Happy 40th to London Fashion Week! ππ
Well, it's only 5 days long. I've barely settled in and it's over. Fashion Week is about what's hot and what's not.
This year what surprised me was the public school fashion which makes the wearer look like a schoolgirl. There's something disconcerting about this. Let's see now. Teenage girls adjust their uniform to not look like one but grown women wear it as a fashion statement. Statement of what?
Infantilizing women?
Something society is doing by constantly reiterating women should stay safe and all the do's and do nots to go with it, like don't stay out after dark which is basically trying to impose a curfew on them. What do women do in the depths of winter - never go out? It's the biggest nonsense out. Why put the responsibility onto the women? Besides, if women were to ignore it and all stay out late, the streets would become automatically safer. Otherwise, only men have the freedom to walk down the street, day and night.
Or sexualising teenagers?
Something which endangers young people, unnecessarily making them objects of male fantasy. Girls then develop unnecessary fears and develop false perceptions which skews their reality.

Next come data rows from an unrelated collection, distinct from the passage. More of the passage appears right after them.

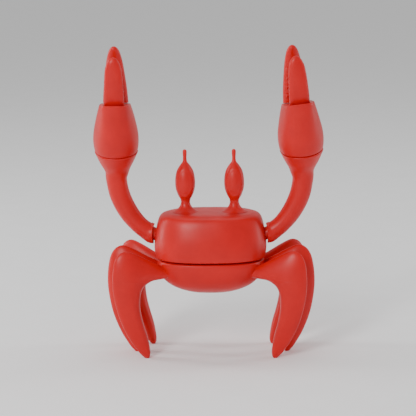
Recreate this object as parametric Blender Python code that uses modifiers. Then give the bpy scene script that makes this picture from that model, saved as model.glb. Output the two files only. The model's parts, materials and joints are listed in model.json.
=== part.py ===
"""A crab-shaped utensil rest and pot-lid prop in red silicone, as an assembly of separate pieces.

The crab faces -Y and stands on the Z = 0 plane. Left is -X and right is +X, as seen from in front.
Every dimension below is in millimetres; MM turns it into Blender's metres.
"""

import math

import bmesh
import bpy
from mathutils import Matrix, Vector

MM = 0.001
SHARP_ANGLE = math.radians(40)  # edges sharper than this stay crisp
GAP = 0.35  # clearance kept between neighbouring pieces
PLAN_POWER = 2.5  # squareness of the body's plan outline: 2 is an ellipse
SIDES = {"left": -1, "right": 1}

# Body: two halves that meet at the mouth line and open on a pin behind it
MOUTH_Z = 38.8
MOUTH_GAP = 0.5
BODY_WALL = 3.0
BODY_POINTS = 32
# (height, half width, half depth) from the mouth up and from the mouth down
CARAPACE_SECTIONS = (
    (MOUTH_Z + MOUTH_GAP / 2, 21.5, 14.9),
    (40.0, 22.0, 15.3),
    (43.0, 22.3, 15.5),
    (47.0, 22.0, 15.2),
    (51.0, 21.4, 14.4),
    (54.3, 20.6, 13.4),
    (56.1, 19.4, 12.2),
    (57.0, 17.0, 10.2),
)
BELLY_SECTIONS = (
    (MOUTH_Z - MOUTH_GAP / 2, 21.3, 14.7),
    (36.5, 21.4, 14.8),
    (33.5, 20.6, 14.1),
    (30.5, 18.9, 12.6),
    (27.6, 15.2, 9.9),
    (25.4, 9.4, 6.0),
    (24.4, 2.6, 1.7),
)
HOLLOW_TOP = (19.2, 12.8)  # half width and depth, before the wall is taken off
PALATE_THICKNESS = 2.4

# Rear hinge of the mouth
HINGE_Y = 16.6
HINGE_Z = MOUTH_Z
KNUCKLE_RADIUS = 2.2
SPRING_ROOM = 5.4  # between the carapace's two knuckles
KNUCKLE_WIDTH = 4.0
HINGE_PIN_RADIUS = 0.8
BELLY_WEB_START = 12.4
CARAPACE_WEB_START = 13.0
WEB_INSET = 0.1
WEB_CLEARANCE = 0.05

INNER_KNUCKLE_X = (SPRING_ROOM + KNUCKLE_WIDTH) / 2
OUTER_KNUCKLE_X = INNER_KNUCKLE_X + KNUCKLE_WIDTH + 1.5 * GAP

# Torsion spring on the hinge pin, which holds the mouth closed on a pot's rim
SPRING_WIRE_RADIUS = 0.25
SPRING_COIL_RADIUS = 1.5
SPRING_TURNS = 4
SPRING_PITCH = 0.95
SPRING_TURN_POINTS = 12
SPRING_ARM_UP = 3.6
SPRING_ARM_DOWN = 4.6

# Eyes: stalk, bulb and feeler in one piece, plugged into the carapace
EYE_X = 9.7
EYE_PEG_RADIUS = 1.5
FEELER_CAP = 0.25  # height of the feeler's domed tip
EYE_PEG_DEPTH = 2.6
# (height above the carapace's flat top, radius) from the feeler's tip down
EYE_PROFILE = (
    (24.6, 0.45),
    (24.1, 0.8),
    (23.2, 0.85),
    (21.6, 0.7),
    (20.0, 0.85),
    (18.6, 2.0),
    (16.2, 3.35),
    (12.8, 3.95),
    (9.4, 3.75),
    (6.6, 2.75),
    (4.9, 1.9),
    (3.4, 1.8),
    (1.9, 2.5),
    (0.9, 3.6),
)
EYE_FLARE_RADIUS = 4.8
EYE_SEGMENTS = 16

# Arms: (x, y, z, radius) along the right arm, from the shoulder to the cup's rim
SHOULDER = (20.4, 0.0, 47.4)
SHOULDER_BALL_RADIUS = 3.6
SHOULDER_NECK_RADIUS = 2.7
ARM_ROUTE = (
    (23.0, 0.0, 48.5, 4.2),
    (23.7, 0.0, 48.6, 4.0),
    (25.4, 0.0, 49.6, 3.6),
    (28.6, -0.1, 52.3, 3.55),
    (32.4, -0.2, 57.2, 3.85),
    (35.5, -0.3, 63.6, 4.05),
    (36.8, -0.8, 70.2, 4.15),
    (36.5, -1.6, 74.4, 4.9),
    (36.4, -2.8, 78.6, 6.9),
    (36.3, -3.9, 82.3, 8.5),
)
ARM_SIDES = 16
ROUTE_STEPS = 2

# Claws: palm, toothed rear finger and front finger, in a frame centred on the cup's ball seat
CLAW_CENTRE = (36.3, -4.0, 82.6)
CUP_TILT = 16.0  # degrees forward, of the axis that the cup and the claw share
CLAW_TURN = {"left": 2.5, "right": 7.5}  # degrees, at rest
CLAW_LEAN = {"left": 1.4, "right": -4.5}  # degrees inward, at rest
SEAT_RADIUS = 6.6
PALM_POINTS = 24
# (height above the seat's centre, half width, half depth, outline power)
PALM_SECTIONS = (
    (0.1, 8.2, 8.2, 2.0),
    (0.8, 8.55, 8.7, 2.0),
    (4.0, 8.9, 9.5, 2.0),
    (7.4, 8.75, 10.1, 2.0),
    (11.3, 8.0, 10.3, 2.1),
    (15.2, 7.0, 10.1, 2.4),
    (18.4, 6.0, 9.6, 3.0),
)
PALM_SEAT_ANGLES = (12, 28, 44, 60, 75, 90)  # degrees up the ball seat
# The palm's top rises towards the front, from the height where the slant begins; it has its
# stated height at the rear finger's front face
PALM_SLANT = 0.35
PALM_SLANT_START = 7.4
PALM_LEVEL_Y = 3.1
STEM_RADIUS = 1.6
STEM_LENGTH = 7.0
STEM_ROOT = 1.0  # how far the stem reaches into the seat
PALM_TOP = 18.4
# (height above the palm's top, half width, half thickness, distance behind the palm's axis)
REAR_FINGER = (
    (GAP, 5.0, 2.8, 5.9),
    (5.0, 4.65, 2.65, 5.8),
    (10.8, 3.95, 2.5, 5.6),
    (16.6, 3.2, 2.2, 5.0),
    (20.8, 2.3, 1.7, 4.2),
    (22.8, 1.4, 1.2, 3.7),
    (23.7, 0.6, 0.6, 3.5),
)
FINGER_PEG_RADIUS = 1.3
FINGER_PEG_LENGTH = 4.5
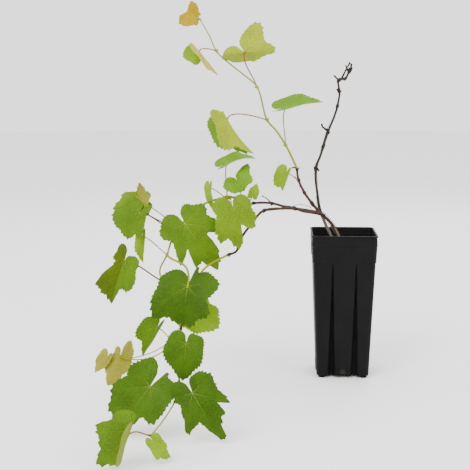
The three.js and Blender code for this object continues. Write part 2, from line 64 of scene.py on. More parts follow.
# Smooth unevenness of about -1 to 1: a sum of sine waves that run in random directions.
def unevenness(points, size, seed, waves=7):
    rng = np.random.default_rng(seed)
    points = np.asarray(points, float)
    total = np.zeros(points.shape[:-1])
    for step in range(waves):
        way = unit(rng.normal(size=3)) * (2 * math.pi / size) * (0.6 + 0.25 * step)
        total += np.sin(points @ way + rng.uniform(0, 6.28)) / (1 + 0.35 * step)
    return total / 2.6


class Look(dict):  # settings of a piece, read as look.name
    __getattr__ = dict.__getitem__


# A curve through points with even speed: centripetal Catmull-Rom pieces, then a length table.
class Route:
    def __init__(self, points, steps=40):
        points = np.asarray(points, float)
        ends = [2 * points[0] - points[1], *points, 2 * points[-1] - points[-2]]
        share = np.linspace(0, 1, steps, endpoint=False)[:, None]
        pieces = []
        for a, b, c, d in zip(ends, ends[1:], ends[2:], ends[3:]):
            before, here, after = (np.linalg.norm(q - p) ** 0.5 for p, q in ((a, b), (b, c), (c, d)))
            out = ((b - a) / before - (c - a) / (before + here) + (c - b) / here) * here
            into = ((c - b) / here - (d - b) / (here + after) + (d - c) / after) * here
            cubic = 2 * b - 2 * c + out + into
            square = -3 * b + 3 * c - 2 * out - into
            pieces.append(((cubic * share + square) * share + out) * share + b)
        self.setLine(np.vstack([*pieces, points[-1:]]))

    def setLine(self, line):
        self.line = line
        lengths = np.linalg.norm(np.diff(line, axis=0), axis=1)
        self.length = lengths.sum()
        self.shares = np.concatenate([[0], np.cumsum(lengths)]) / self.length

    def at(self, share):
        return np.stack([np.interp(share, self.shares, self.line[:, k]) for k in range(3)], -1)

    def way(self, share):
        step = self.at(np.clip(share + 0.004, 0, 1)) - self.at(np.clip(share - 0.004, 0, 1))
        return step / np.linalg.norm(step, axis=-1, keepdims=True)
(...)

Click here for an overview of the fashions at London Fashion Week in September.
In all fairness, the Kent & Curwen label behind this collection named 'School', are best known as a male fashion house so this brand is probably very comfortable with shirts, ties, and jackets. School uniforms fit into this. The company was started back in 1926 by Eric Kent and Dorothy Curwen who had a creative business partnership together and were married in 1932. However, only a few years later, Eric died in 1939. Dorothy carried on another few decades, dying in 1972.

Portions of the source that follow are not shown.